Not all his critical symbolism is that on the nose. Take his grouping of sculptures Luncheon on Eye, which plops ragged dolls on colonial era American furniture. It looks like he robbed the Met’s American Wing before moving onto a thrift store. Of course, an artist can’t use grime-ridden stuffed animals without recalling Mike Kelley. And it would feel downright naive if an artist did unintentionally. For Da Corte, though, this nod seems purposeful. The stuffed animals’ placement in Luncheon on Eye mirror his inclusion of one of Kelley’s sculptures in his spooky exhibition Die Hexe at Luxembourg & Dayan last year. In that show, Da Corte similarly set Kelley’s floppy Arena #8 (Leopard) on a stool.  

Installation view of one sculpture in Alex Da Corte's "Luncheon on Eye," 2016 (Courtesy of the artist and Maccarone, NY/LA)

Installation view of one sculpture in Alex Da Corte’s “Luncheon on Eye,” 2016 (Courtesy of the artist and Maccarone, NY/LA)

Kelley’s visual language provides a key into Da Corte’s thinking. Like Kelley before him, Da Corte sees cheap everyday objects as richly layered symbols, representative of both personal and political narratives. One sculpture of Luncheon on Eye is a fan chair, designed in the late 18th century by inventor John Cram. Da Corte places a slumped over bunny on its seat and attaches knock-off Yeezy heels to its legs. Not only does this weirdly anthropomorphize the chair, but it also combines Philadelphia history with the tacky present day.

The exceptionalism of Post-Revolutionary Philadelphia is repeated ad nauseum to Americans beginning in grade school. These historical narratives are practically legend and continue to affect our delusional electoral politics, seen most obviously in groups like the Tea Party. With this in mind, it’s jarring to see the artifacts from that storied era conflated with discarded bargain bin trash. Not only does it seem like Da Corte points out how far the country has fallen, but it also feels like he’s questioning of the fantasy of America all together.

This juxtaposition between the delusional excitement of discovery (whether inventions or the country as a whole) and a gnawing sense of disappointment or horror runs throughout the exhibition. Even the carpet features an image of people either gasping in awe or screaming. And yet, this critique of the fantasy (or delusion) of America is most compellingly achieved through references to The Wizard Of Oz.

Alex Da Corte, "Stacks," 2016 (Courtesy of the artist and Maccarone, NY/LA)

Alex Da Corte, “Stacks,” 2016 (Courtesy of the artist and Maccarone, NY/LA)
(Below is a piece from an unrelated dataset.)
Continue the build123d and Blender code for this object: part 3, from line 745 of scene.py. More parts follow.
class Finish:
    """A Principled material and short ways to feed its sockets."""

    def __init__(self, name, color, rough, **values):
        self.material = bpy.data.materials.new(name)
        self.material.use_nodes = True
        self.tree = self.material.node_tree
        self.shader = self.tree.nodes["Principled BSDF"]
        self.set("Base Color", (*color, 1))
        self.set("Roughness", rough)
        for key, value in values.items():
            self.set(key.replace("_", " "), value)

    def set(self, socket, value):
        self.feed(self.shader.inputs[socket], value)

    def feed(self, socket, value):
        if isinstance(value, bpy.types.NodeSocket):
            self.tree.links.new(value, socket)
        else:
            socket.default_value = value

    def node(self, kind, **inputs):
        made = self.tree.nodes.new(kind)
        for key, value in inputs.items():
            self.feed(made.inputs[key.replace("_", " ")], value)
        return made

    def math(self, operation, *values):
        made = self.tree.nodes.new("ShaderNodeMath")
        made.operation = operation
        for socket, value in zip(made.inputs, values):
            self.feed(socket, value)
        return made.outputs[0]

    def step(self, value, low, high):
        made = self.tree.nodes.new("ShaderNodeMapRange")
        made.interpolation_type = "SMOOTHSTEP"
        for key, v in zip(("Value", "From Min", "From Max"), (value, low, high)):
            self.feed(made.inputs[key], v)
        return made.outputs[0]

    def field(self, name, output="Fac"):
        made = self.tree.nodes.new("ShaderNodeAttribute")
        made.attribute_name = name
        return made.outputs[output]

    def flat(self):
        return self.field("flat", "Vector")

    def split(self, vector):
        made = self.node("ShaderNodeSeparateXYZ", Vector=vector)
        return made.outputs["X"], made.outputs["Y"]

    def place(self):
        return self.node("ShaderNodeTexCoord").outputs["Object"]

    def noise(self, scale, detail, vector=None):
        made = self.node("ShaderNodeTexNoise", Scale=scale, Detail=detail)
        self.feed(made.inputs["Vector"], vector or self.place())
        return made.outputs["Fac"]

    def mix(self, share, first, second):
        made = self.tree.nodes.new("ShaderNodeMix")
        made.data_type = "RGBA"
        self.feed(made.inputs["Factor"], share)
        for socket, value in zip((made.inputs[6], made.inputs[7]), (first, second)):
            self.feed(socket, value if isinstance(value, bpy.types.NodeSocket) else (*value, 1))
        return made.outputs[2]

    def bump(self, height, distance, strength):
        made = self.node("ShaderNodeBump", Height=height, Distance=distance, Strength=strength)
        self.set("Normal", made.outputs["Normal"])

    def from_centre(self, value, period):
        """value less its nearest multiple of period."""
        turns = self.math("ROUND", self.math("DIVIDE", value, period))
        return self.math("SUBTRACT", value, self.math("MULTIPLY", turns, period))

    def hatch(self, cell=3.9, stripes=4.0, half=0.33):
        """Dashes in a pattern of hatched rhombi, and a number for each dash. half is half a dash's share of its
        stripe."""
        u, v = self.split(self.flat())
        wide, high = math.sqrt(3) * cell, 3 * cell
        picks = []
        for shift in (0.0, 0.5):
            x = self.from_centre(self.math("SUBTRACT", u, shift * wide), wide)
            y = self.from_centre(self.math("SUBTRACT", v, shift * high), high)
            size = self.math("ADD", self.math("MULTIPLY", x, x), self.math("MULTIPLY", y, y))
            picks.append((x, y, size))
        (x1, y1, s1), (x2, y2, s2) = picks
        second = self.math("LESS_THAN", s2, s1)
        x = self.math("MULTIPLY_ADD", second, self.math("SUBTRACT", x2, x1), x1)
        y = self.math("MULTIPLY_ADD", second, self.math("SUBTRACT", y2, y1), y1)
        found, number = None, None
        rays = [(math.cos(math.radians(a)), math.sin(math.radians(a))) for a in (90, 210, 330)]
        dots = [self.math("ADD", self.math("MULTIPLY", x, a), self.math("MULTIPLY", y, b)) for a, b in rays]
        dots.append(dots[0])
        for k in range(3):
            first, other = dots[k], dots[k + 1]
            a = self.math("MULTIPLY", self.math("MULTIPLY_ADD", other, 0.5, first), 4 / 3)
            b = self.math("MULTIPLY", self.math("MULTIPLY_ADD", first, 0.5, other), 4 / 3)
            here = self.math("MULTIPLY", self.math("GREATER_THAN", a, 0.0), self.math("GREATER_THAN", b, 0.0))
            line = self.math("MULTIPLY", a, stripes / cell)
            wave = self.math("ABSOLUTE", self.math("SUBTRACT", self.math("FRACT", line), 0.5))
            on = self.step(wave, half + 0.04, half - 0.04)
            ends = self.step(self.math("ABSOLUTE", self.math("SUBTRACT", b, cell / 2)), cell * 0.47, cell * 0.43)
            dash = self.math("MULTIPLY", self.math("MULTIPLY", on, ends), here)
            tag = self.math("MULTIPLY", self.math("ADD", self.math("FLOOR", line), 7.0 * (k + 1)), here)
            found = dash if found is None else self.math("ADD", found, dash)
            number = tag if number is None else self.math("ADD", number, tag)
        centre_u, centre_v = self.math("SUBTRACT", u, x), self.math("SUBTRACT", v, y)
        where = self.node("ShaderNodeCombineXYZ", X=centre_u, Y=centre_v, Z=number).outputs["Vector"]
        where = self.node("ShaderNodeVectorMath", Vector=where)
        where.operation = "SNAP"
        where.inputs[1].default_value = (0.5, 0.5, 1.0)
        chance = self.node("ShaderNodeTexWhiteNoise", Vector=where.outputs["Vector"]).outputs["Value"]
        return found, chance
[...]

Granted, using The Wizard of Oz as a symbol for promise without substance isn’t exactly cutting edge, but here, it’s done so cleverly that it avoids feeling cliché. Take, for example, Stacks. As the title indicates, the work represents a wad of cash in the form of a pile of multicolored towels printed with the hundred-dollar bill. Not losing sight of the Philadelphia narrative, these bills also represent the face of Founding Father Benjamin Franklin.

Viewers could easily miss the key part of this sculpture. On the far side of the piece, angled closely to the corner of a wall, there are two plush feet poking out from the towels. While wearing sensible blue shoes rather than ruby red slippers like the Wicked Witch of the East, this victim’s time in Oz was crushed by the reality of capitalist democracy rather than Dorothy’s house. I know the feeling.

That blow felt hard-hitting in the context of last week’s election The concept of democracy and the constitutional decisions made in the late 18th century in Philadelphia (namely the electoral college) look pretty suspect right now. Da Corte’s show offered some necessary catharsis by throwing subtle jabs at American idealism, and in this fragile transition to Trumpism, I can’t imagine a more urgent message.